Elasticsearch-21-query string分词和mapping案例遗留问题揭秘

query string 分词

query string必须以和index建立时相同的analyzer进行分词.

比如,我们有一个document,其中有一个field,它的值是:hello you and me,建立倒排索引.
我们要搜索这个document对应的index,搜索文本是hello me ,搜索请求就是:

1	GET /index/type/_search?q=field:hello me

“hello me”就是query string,默认情况下,es会使用它对应的field建立倒排索引时相同的分词器进行分词和normalization,只有这样,才能实现正确的搜索.

举个例子,document在建立倒排索引的时候,会把dogs转为dog,然后我们在搜索的时候传一个dogs过去,就找不到了,所以搜索传过去的dogs也必须变为dog才能实现正确的搜索.

mapping引入案例遗留问题揭秘

这里有一个知识点: 不同类型的field,可能有的就是full text(全文检索),有的就是exact value(精确搜索)

在初始mapping中,我们引入了一个小案例,当时的查询结果是:

GET /website/article/_search?q=2017		            	3条结果             
GET /website/article/_search?q=2017-01-01        	    3条结果
GET /website/article/_search?q=post_date:2017-01-01   	1条结果
GET /website/article/_search?q=post_date:2017         	1条结果

首先看第一个查询,我们没有指定用哪一个field进行查询,那默认的就是 _all 查询,之前有说过 _all的话会把document中的所有field的值当做字符串拼接, _all搜索的时候是full text,要分词进行normalization后查询

我们来看一下第一个document中的数据:

{
  "post_date": "2017-01-01",
  "title": "my first article",
  "content": "this is my first article in this website",
  "author_id": 11400
}

它的_all就是 “2017-01-01 my first article this is my first article in this website 11400”
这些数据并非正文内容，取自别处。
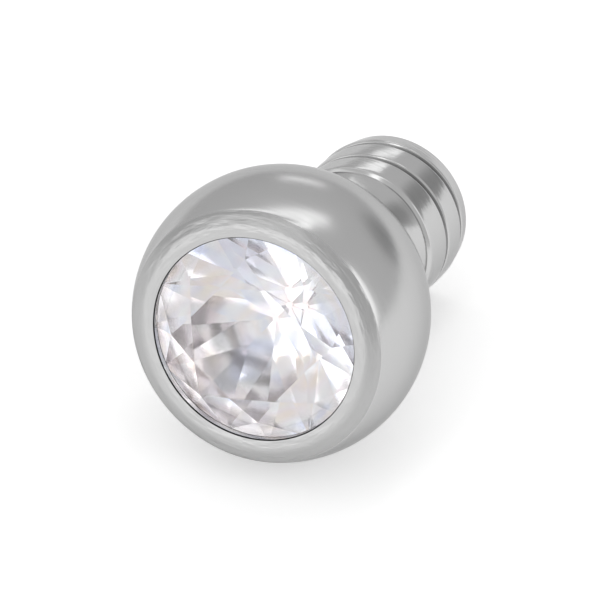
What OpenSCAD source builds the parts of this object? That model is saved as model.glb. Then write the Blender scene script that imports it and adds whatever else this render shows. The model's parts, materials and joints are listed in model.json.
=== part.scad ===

三个document的 _all中分别有 2017-01-01 2017-01-02 2017-01-03 这个建立倒排索引就是

word	document1	document2	document3
2017	√	√	√
01	√
02		√
03			√

这时候第一个搜索 _all 查询2017 肯定能查到3条
第二个搜索请求的query string 会被分为 2017,01,01, 所以也能查到3条数据

然后是第三个请求,是指定post_date这个filed去查询, post_date 是个date类型的,而不是字符串类型, date类型的数据会按照exact value去建立索引

word	document1	document2	document3
2017-01-01	√
2017-01-02		√
2017-01-03			√

所以搜索第三个请求时可以搜索到1条结果.

按照上面的说法的话,第4个请求应该是搜索不到结果的,但是实际上有一条结果,这个在这里不讲解,因为是es 5.2以后做的一个优化

分词器测试

GET /_analyze
{
  "analyzer": "standard",       // 指定分词器
  "text": "Text to analyze"     // 要拆分的文本
}